(3D code data)
------------------------------------

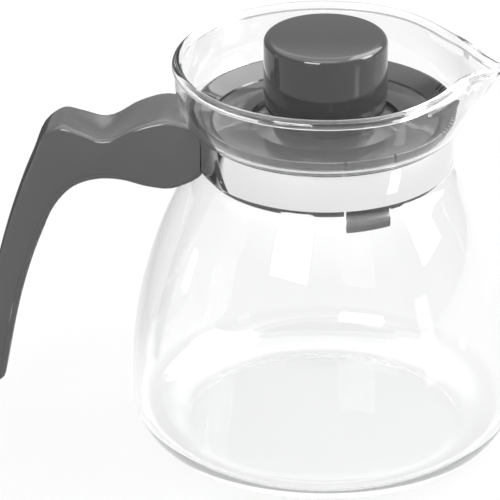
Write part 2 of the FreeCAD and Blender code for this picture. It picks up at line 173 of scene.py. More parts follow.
def blockAt(name, low, high, turn=0.0):
    # cutter block between two corners in mm, turned about the upright axis
    bpy.ops.object.select_all(action="DESELECT")
    middle = [(a + b) / 2 * mm for a, b in zip(low, high)]
    scale = [(b - a) * mm for a, b in zip(low, high)]
    bpy.ops.mesh.primitive_cube_add(size=1, location=middle, scale=scale)
    piece = bpy.context.object
    piece.name = name
    bpy.ops.object.transform_apply(location=True, rotation=True, scale=True)
    if turn:
        bpy.ops.object.mode_set(mode="EDIT")
        bpy.ops.mesh.select_all(action="SELECT")
        bpy.ops.transform.rotate(value=-turn, orient_axis="Z", center_override=(0, 0, 0))
        bpy.ops.object.mode_set(mode="OBJECT")
    return piece


def rodAt(name, radius, length, place, way, sides=48):
    # a round cutter, its middle in metres and its radius and length in mm
    bpy.ops.object.select_all(action="DESELECT")
    bpy.ops.mesh.primitive_cylinder_add(
        vertices=sides, radius=radius * mm, depth=length * mm, location=place, rotation=way)
    piece = bpy.context.object
    piece.name = name
    bpy.ops.object.transform_apply(location=True, rotation=True, scale=True)
    return piece


def rodAcross(name, radius, low, high, x, z):
    place = (x * mm, (low + high) / 2 * mm, z * mm)
    return rodAt(name, radius, high - low, place, (math.pi / 2, 0, 0))


def joinAll(name, pieces):
    bpy.ops.object.select_all(action="DESELECT")
    for piece in pieces:
        piece.select_set(True)
    bpy.context.view_layer.objects.active = pieces[0]
    bpy.ops.object.join()
    pieces[0].name = name
    return pieces[0]


def spinSector(name, points, middle, half, steps):
    # a closed section swept through part of a turn, with both ends shut
    piece = startPiece(name, points[0])
    drawOutline(points + points[:1])
    bpy.ops.mesh.select_all(action="SELECT")
    bpy.ops.mesh.remove_doubles(threshold=mergeReach)
    bpy.ops.mesh.edge_face_add()
    bpy.ops.mesh.spin(steps=steps, angle=2 * half, center=(0, 0, 0), axis=(0, 0, 1))
    tidyMesh()
    leftAt = min(math.atan2(v.co.y, v.co.x) for v in piece.data.vertices)
    for v in piece.data.vertices:
        angle = math.atan2(v.co.y, v.co.x) - leftAt - half + middle
        reach = math.hypot(v.co.x, v.co.y)
        v.co.x, v.co.y = reach * math.cos(angle), reach * math.sin(angle)
    return piece


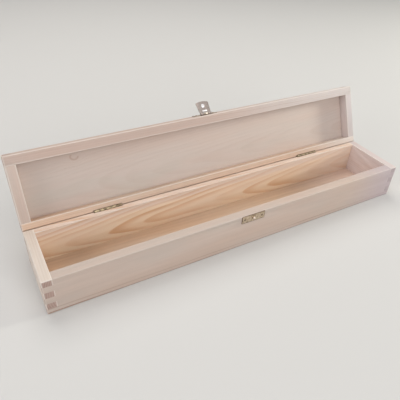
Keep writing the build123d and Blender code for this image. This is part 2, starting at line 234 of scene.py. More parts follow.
# Pale sawn wood, solid all through the board: rings about a pith line that runs along x, fibres, streaks,
# warm and cool stretches, cut ends, arrises paler from rubbing and from a painted highlight, and painted
# light towards the +x end, all worked out in the board's own frame
def makeGrainGroup():
    group, inp, out = newGroup(
        "sawnPaleWood",
        [
            ("Board", "NodeSocketVector", None),
            ("Normal", "NodeSocketVector", None),
            ("Half Size", "NodeSocketVector", (0.2, 0.005, 0.02)),
            ("Seed", "NodeSocketVector", (0.0, 0.0, 0.0)),
            ("Pith Y", "NodeSocketFloat", 0.0),
            ("Pith Z", "NodeSocketFloat", -0.05),
            ("Ring Width", "NodeSocketFloat", 0.003),
            ("Taper", "NodeSocketFloat", 0.02),
            ("Ring Shift", "NodeSocketFloat", 0.0),
            ("Wander", "NodeSocketFloat", 0.004),
            ("Ring Strength", "NodeSocketFloat", 0.3),
            ("Ring Lean", "NodeSocketFloat", 0.0),
            ("Ring Start", "NodeSocketFloat", 0.2),
            ("Fibre Strength", "NodeSocketFloat", 0.03),
            ("Warmth", "NodeSocketFloat", 0.5),
            ("Coolness", "NodeSocketFloat", 0.5),
            ("Sap Height", "NodeSocketFloat", 1.0),
            ("Painted End Light", "NodeSocketFloat", 0.0),
            ("Painted End Light Start", "NodeSocketFloat", -0.3),
            ("Rubbed And Sheen", "NodeSocketFloat", 0.6),
            ("Knot", "NodeSocketVector", farAway),
            ("Knot Size", "NodeSocketFloat", 0.003),
            ("Pale", "NodeSocketColor", (0.6, 0.5, 0.4, 1)),
            ("Warm", "NodeSocketColor", (0.6, 0.4, 0.25, 1)),
            ("Cool", "NodeSocketColor", (0.5, 0.45, 0.4, 1)),
            ("Sap", "NodeSocketColor", (0.66, 0.53, 0.43, 1)),
            ("Ring Colour", "NodeSocketColor", (0.4, 0.25, 0.15, 1)),
            ("End Grain", "NodeSocketColor", (0.4, 0.29, 0.25, 1)),
            ("End Line", "NodeSocketColor", (0.3, 0.2, 0.17, 1)),
        ],
        surfaceOutputs,
    )
    board = inp["Board"]
    place = vectorCalc(group, "ADD", board, inp["Seed"])
    x, y, z = splitVector(group, board)
    halfSize = splitVector(group, inp["Half Size"])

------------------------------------

* [Work to complete]: The records above should be duplicated in full, exactly as given.

* [Full output]:
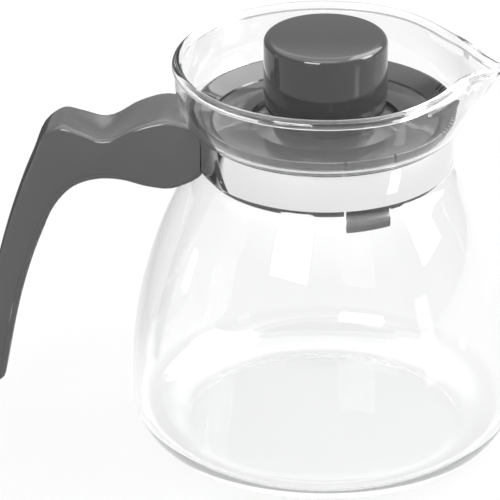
Write part 2 of the FreeCAD and Blender code for this picture. It picks up at line 173 of scene.py. More parts follow.
def blockAt(name, low, high, turn=0.0):
    # cutter block between two corners in mm, turned about the upright axis
    bpy.ops.object.select_all(action="DESELECT")
    middle = [(a + b) / 2 * mm for a, b in zip(low, high)]
    scale = [(b - a) * mm for a, b in zip(low, high)]
    bpy.ops.mesh.primitive_cube_add(size=1, location=middle, scale=scale)
    piece = bpy.context.object
    piece.name = name
    bpy.ops.object.transform_apply(location=True, rotation=True, scale=True)
    if turn:
        bpy.ops.object.mode_set(mode="EDIT")
        bpy.ops.mesh.select_all(action="SELECT")
        bpy.ops.transform.rotate(value=-turn, orient_axis="Z", center_override=(0, 0, 0))
        bpy.ops.object.mode_set(mode="OBJECT")
    return piece


def rodAt(name, radius, length, place, way, sides=48):
    # a round cutter, its middle in metres and its radius and length in mm
    bpy.ops.object.select_all(action="DESELECT")
    bpy.ops.mesh.primitive_cylinder_add(
        vertices=sides, radius=radius * mm, depth=length * mm, location=place, rotation=way)
    piece = bpy.context.object
    piece.name = name
    bpy.ops.object.transform_apply(location=True, rotation=True, scale=True)
    return piece


def rodAcross(name, radius, low, high, x, z):
    place = (x * mm, (low + high) / 2 * mm, z * mm)
    return rodAt(name, radius, high - low, place, (math.pi / 2, 0, 0))


def joinAll(name, pieces):
    bpy.ops.object.select_all(action="DESELECT")
    for piece in pieces:
        piece.select_set(True)
    bpy.context.view_layer.objects.active = pieces[0]
    bpy.ops.object.join()
    pieces[0].name = name
    return pieces[0]


def spinSector(name, points, middle, half, steps):
    # a closed section swept through part of a turn, with both ends shut
    piece = startPiece(name, points[0])
    drawOutline(points + points[:1])
    bpy.ops.mesh.select_all(action="SELECT")
    bpy.ops.mesh.remove_doubles(threshold=mergeReach)
    bpy.ops.mesh.edge_face_add()
    bpy.ops.mesh.spin(steps=steps, angle=2 * half, center=(0, 0, 0), axis=(0, 0, 1))
    tidyMesh()
    leftAt = min(math.atan2(v.co.y, v.co.x) for v in piece.data.vertices)
    for v in piece.data.vertices:
        angle = math.atan2(v.co.y, v.co.x) - leftAt - half + middle
        reach = math.hypot(v.co.x, v.co.y)
        v.co.x, v.co.y = reach * math.cos(angle), reach * math.sin(angle)
    return piece


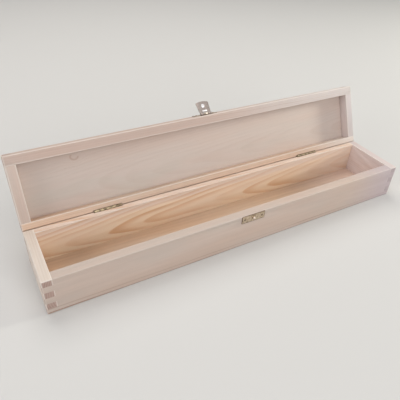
Keep writing the build123d and Blender code for this image. This is part 2, starting at line 234 of scene.py. More parts follow.
# Pale sawn wood, solid all through the board: rings about a pith line that runs along x, fibres, streaks,
# warm and cool stretches, cut ends, arrises paler from rubbing and from a painted highlight, and painted
# light towards the +x end, all worked out in the board's own frame
def makeGrainGroup():
    group, inp, out = newGroup(
        "sawnPaleWood",
        [
            ("Board", "NodeSocketVector", None),
            ("Normal", "NodeSocketVector", None),
            ("Half Size", "NodeSocketVector", (0.2, 0.005, 0.02)),
            ("Seed", "NodeSocketVector", (0.0, 0.0, 0.0)),
            ("Pith Y", "NodeSocketFloat", 0.0),
            ("Pith Z", "NodeSocketFloat", -0.05),
            ("Ring Width", "NodeSocketFloat", 0.003),
            ("Taper", "NodeSocketFloat", 0.02),
            ("Ring Shift", "NodeSocketFloat", 0.0),
            ("Wander", "NodeSocketFloat", 0.004),
            ("Ring Strength", "NodeSocketFloat", 0.3),
            ("Ring Lean", "NodeSocketFloat", 0.0),
            ("Ring Start", "NodeSocketFloat", 0.2),
            ("Fibre Strength", "NodeSocketFloat", 0.03),
            ("Warmth", "NodeSocketFloat", 0.5),
            ("Coolness", "NodeSocketFloat", 0.5),
            ("Sap Height", "NodeSocketFloat", 1.0),
            ("Painted End Light", "NodeSocketFloat", 0.0),
            ("Painted End Light Start", "NodeSocketFloat", -0.3),
            ("Rubbed And Sheen", "NodeSocketFloat", 0.6),
            ("Knot", "NodeSocketVector", farAway),
            ("Knot Size", "NodeSocketFloat", 0.003),
            ("Pale", "NodeSocketColor", (0.6, 0.5, 0.4, 1)),
            ("Warm", "NodeSocketColor", (0.6, 0.4, 0.25, 1)),
            ("Cool", "NodeSocketColor", (0.5, 0.45, 0.4, 1)),
            ("Sap", "NodeSocketColor", (0.66, 0.53, 0.43, 1)),
            ("Ring Colour", "NodeSocketColor", (0.4, 0.25, 0.15, 1)),
            ("End Grain", "NodeSocketColor", (0.4, 0.29, 0.25, 1)),
            ("End Line", "NodeSocketColor", (0.3, 0.2, 0.17, 1)),
        ],
        surfaceOutputs,
    )
    board = inp["Board"]
    place = vectorCalc(group, "ADD", board, inp["Seed"])
    x, y, z = splitVector(group, board)
    halfSize = splitVector(group, inp["Half Size"])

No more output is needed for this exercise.